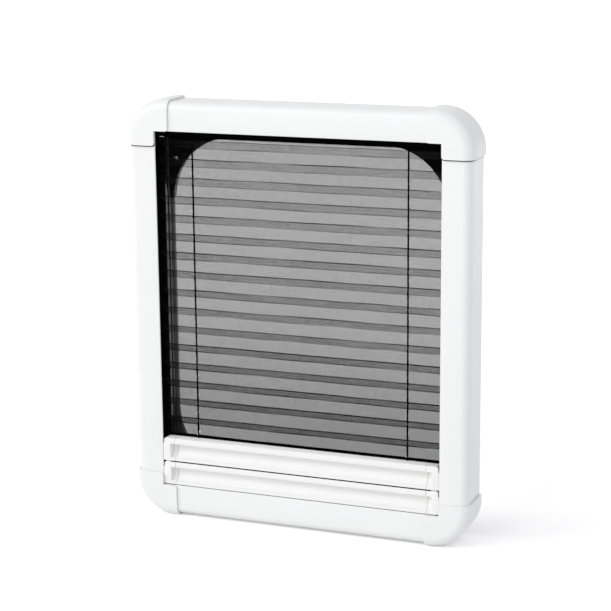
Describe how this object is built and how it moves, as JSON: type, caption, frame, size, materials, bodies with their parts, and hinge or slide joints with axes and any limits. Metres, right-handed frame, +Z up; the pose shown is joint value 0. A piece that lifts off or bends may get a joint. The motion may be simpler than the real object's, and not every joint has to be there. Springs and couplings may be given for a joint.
{
  "type": "blackout blind",
  "caption": "Cassette window blind: a white frame with a pleated insect screen fixed at the top and a pleated blackout cloth fixed at the bottom, moved by two clipped grip bars.",
  "frame": {"origin": "middle of the footprint, on the surface under the two bottom corner caps", "axes": "+X to the right seen from the front, +Y from the front to the wall side, +Z up"},
  "size_m": [0.5066, 0.0632, 0.6096],
  "materials": {
    "white_profile": "smooth satin white extrusion",
    "white_bar": "smooth satin white extrusion",
    "white_moulding": "smooth white moulding",
    "black_moulding": "smooth black extrusion and moulding",
    "pale_moulding": "pale grey moulding",
    "screen_mesh": "open dark grey mesh, pleated",
    "blackout_cloth": "opaque coated cloth, pleated",
    "cord_braid": "black braid",
    "spring_steel": "drawn wire",
    "screw_steel": "bright plated",
    "brass": "plain"
  },
  "bodies": {
    "frame": {"blackout_fabric": "blackout_cloth", "blackout_sill_clamp": "black_moulding", "bottom_profile": "white_profile", "cord_end_left": "brass", "cord_end_right": "brass", "cord_ferrule_left": "brass", "cord_ferrule_right": "brass", "corner_bracket_bottom_left": "pale_moulding", "corner_bracket_bottom_right": "pale_moulding", "corner_bracket_top_left": "pale_moulding", "corner_bracket_top_right": "pale_moulding", "corner_cap_bottom_left": "white_moulding", "corner_cap_bottom_right": "white_moulding", "corner_cap_top_left": "white_moulding", "corner_cap_top_right": "white_moulding", "corner_infill_bottom_left": "black_moulding", "corner_infill_bottom_right": "black_moulding", "corner_infill_top_left": "black_moulding", "corner_infill_top_right": "black_moulding", "fixing_screw_bottom_left": "screw_steel", "fixing_screw_bottom_right": "screw_steel", "fixing_screw_top_left": "screw_steel", "fixing_screw_top_right": "screw_steel", "guide_track_left": "black_moulding", "guide_track_right": "black_moulding", "head_clip": "pale_moulding", "header_channel": "black_moulding", "insect_screen": "screen_mesh", "screen_head_clamp": "black_moulding", "side_profile_left": "white_profile", "side_profile_right": "white_profile", "sill_tray": "black_moulding", "tension_cord_left": "cord_braid", "tension_cord_right": "cord_braid", "tension_spring_left": "spring_steel", "tension_spring_right": "spring_steel", "top_profile": "white_profile"},
    "screen_bar": {"screen_bar": "white_bar", "screen_bar_clamp": "black_moulding", "screen_bar_end_left": "white_moulding", "screen_bar_end_right": "white_moulding", "screen_bar_shoe_left": "black_moulding", "screen_bar_shoe_right": "black_moulding", "screen_bar_cord_bush_left": "pale_moulding", "screen_bar_cord_bush_right": "pale_moulding"},
    "blackout_bar": {"blackout_bar": "white_bar", "blackout_bar_clamp": "black_moulding", "blackout_bar_end_left": "white_moulding", "blackout_bar_end_right": "white_moulding", "blackout_bar_shoe_left": "black_moulding", "blackout_bar_shoe_right": "black_moulding", "blackout_bar_cord_bush_left": "pale_moulding", "blackout_bar_cord_bush_right": "pale_moulding", "bar_clip_left": "pale_moulding", "bar_clip_right": "pale_moulding"}
  },
  "joints": [
    {"name": "blackout_bar_slide", "type": "slide", "parent": "frame", "child": "blackout_bar", "axis": [0, 0, 1], "range_m": [0, 0.41], "deforming": ["blackout_fabric"]},
    {"name": "screen_bar_slide", "type": "slide", "parent": "frame", "child": "screen_bar", "axis": [0, 0, 1], "range_m": [0, 0.41], "deforming": ["insect_screen"]}
  ],
  "couplings": [
    {"joint": "screen_bar_slide", "follows": "blackout_bar_slide", "ratio": 1}
  ]
}
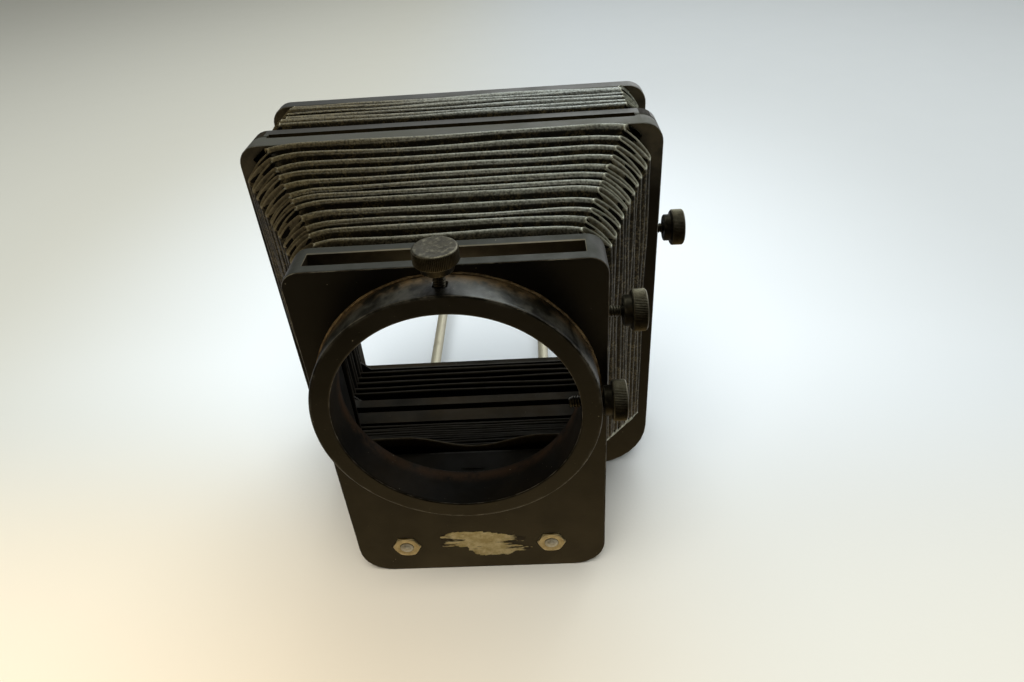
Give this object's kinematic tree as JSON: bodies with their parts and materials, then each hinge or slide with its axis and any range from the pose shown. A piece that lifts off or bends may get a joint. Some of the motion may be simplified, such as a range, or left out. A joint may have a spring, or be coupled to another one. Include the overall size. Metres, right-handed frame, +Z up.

○ ○ ○

*Task directions:*
Make an exact copy of every line in the data.

*Full response:*
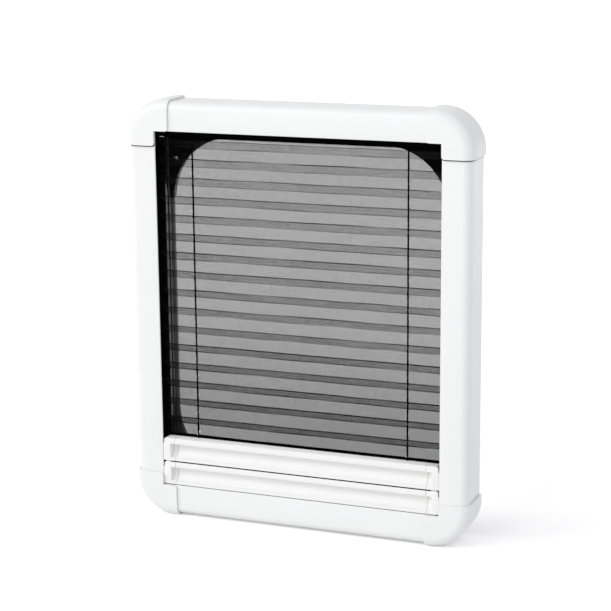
Describe how this object is built and how it moves, as JSON: type, caption, frame, size, materials, bodies with their parts, and hinge or slide joints with axes and any limits. Metres, right-handed frame, +Z up; the pose shown is joint value 0. A piece that lifts off or bends may get a joint. The motion may be simpler than the real object's, and not every joint has to be there. Springs and couplings may be given for a joint.
{
  "type": "blackout blind",
  "caption": "Cassette window blind: a white frame with a pleated insect screen fixed at the top and a pleated blackout cloth fixed at the bottom, moved by two clipped grip bars.",
  "frame": {"origin": "middle of the footprint, on the surface under the two bottom corner caps", "axes": "+X to the right seen from the front, +Y from the front to the wall side, +Z up"},
  "size_m": [0.5066, 0.0632, 0.6096],
  "materials": {
    "white_profile": "smooth satin white extrusion",
    "white_bar": "smooth satin white extrusion",
    "white_moulding": "smooth white moulding",
    "black_moulding": "smooth black extrusion and moulding",
    "pale_moulding": "pale grey moulding",
    "screen_mesh": "open dark grey mesh, pleated",
    "blackout_cloth": "opaque coated cloth, pleated",
    "cord_braid": "black braid",
    "spring_steel": "drawn wire",
    "screw_steel": "bright plated",
    "brass": "plain"
  },
  "bodies": {
    "frame": {"blackout_fabric": "blackout_cloth", "blackout_sill_clamp": "black_moulding", "bottom_profile": "white_profile", "cord_end_left": "brass", "cord_end_right": "brass", "cord_ferrule_left": "brass", "cord_ferrule_right": "brass", "corner_bracket_bottom_left": "pale_moulding", "corner_bracket_bottom_right": "pale_moulding", "corner_bracket_top_left": "pale_moulding", "corner_bracket_top_right": "pale_moulding", "corner_cap_bottom_left": "white_moulding", "corner_cap_bottom_right": "white_moulding", "corner_cap_top_left": "white_moulding", "corner_cap_top_right": "white_moulding", "corner_infill_bottom_left": "black_moulding", "corner_infill_bottom_right": "black_moulding", "corner_infill_top_left": "black_moulding", "corner_infill_top_right": "black_moulding", "fixing_screw_bottom_left": "screw_steel", "fixing_screw_bottom_right": "screw_steel", "fixing_screw_top_left": "screw_steel", "fixing_screw_top_right": "screw_steel", "guide_track_left": "black_moulding", "guide_track_right": "black_moulding", "head_clip": "pale_moulding", "header_channel": "black_moulding", "insect_screen": "screen_mesh", "screen_head_clamp": "black_moulding", "side_profile_left": "white_profile", "side_profile_right": "white_profile", "sill_tray": "black_moulding", "tension_cord_left": "cord_braid", "tension_cord_right": "cord_braid", "tension_spring_left": "spring_steel", "tension_spring_right": "spring_steel", "top_profile": "white_profile"},
    "screen_bar": {"screen_bar": "white_bar", "screen_bar_clamp": "black_moulding", "screen_bar_end_left": "white_moulding", "screen_bar_end_right": "white_moulding", "screen_bar_shoe_left": "black_moulding", "screen_bar_shoe_right": "black_moulding", "screen_bar_cord_bush_left": "pale_moulding", "screen_bar_cord_bush_right": "pale_moulding"},
    "blackout_bar": {"blackout_bar": "white_bar", "blackout_bar_clamp": "black_moulding", "blackout_bar_end_left": "white_moulding", "blackout_bar_end_right": "white_moulding", "blackout_bar_shoe_left": "black_moulding", "blackout_bar_shoe_right": "black_moulding", "blackout_bar_cord_bush_left": "pale_moulding", "blackout_bar_cord_bush_right": "pale_moulding", "bar_clip_left": "pale_moulding", "bar_clip_right": "pale_moulding"}
  },
  "joints": [
    {"name": "blackout_bar_slide", "type": "slide", "parent": "frame", "child": "blackout_bar", "axis": [0, 0, 1], "range_m": [0, 0.41], "deforming": ["blackout_fabric"]},
    {"name": "screen_bar_slide", "type": "slide", "parent": "frame", "child": "screen_bar", "axis": [0, 0, 1], "range_m": [0, 0.41], "deforming": ["insect_screen"]}
  ],
  "couplings": [
    {"joint": "screen_bar_slide", "follows": "blackout_bar_slide", "ratio": 1}
  ]
}
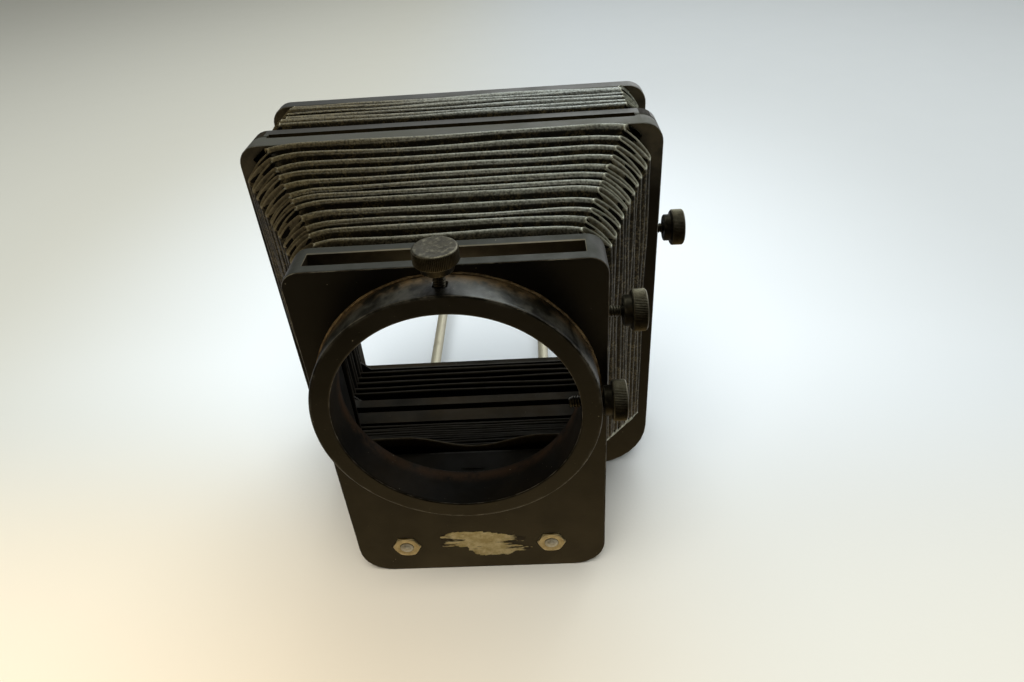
Give this object's kinematic tree as JSON: bodies with their parts and materials, then each hinge or slide with its axis and any range from the pose shown. A piece that lifts off or bends may get a joint. Some of the motion may be simplified, such as a range, or left out. A joint may have a spring, or be coupled to another one. Include the overall size. Metres, right-handed frame, +Z up.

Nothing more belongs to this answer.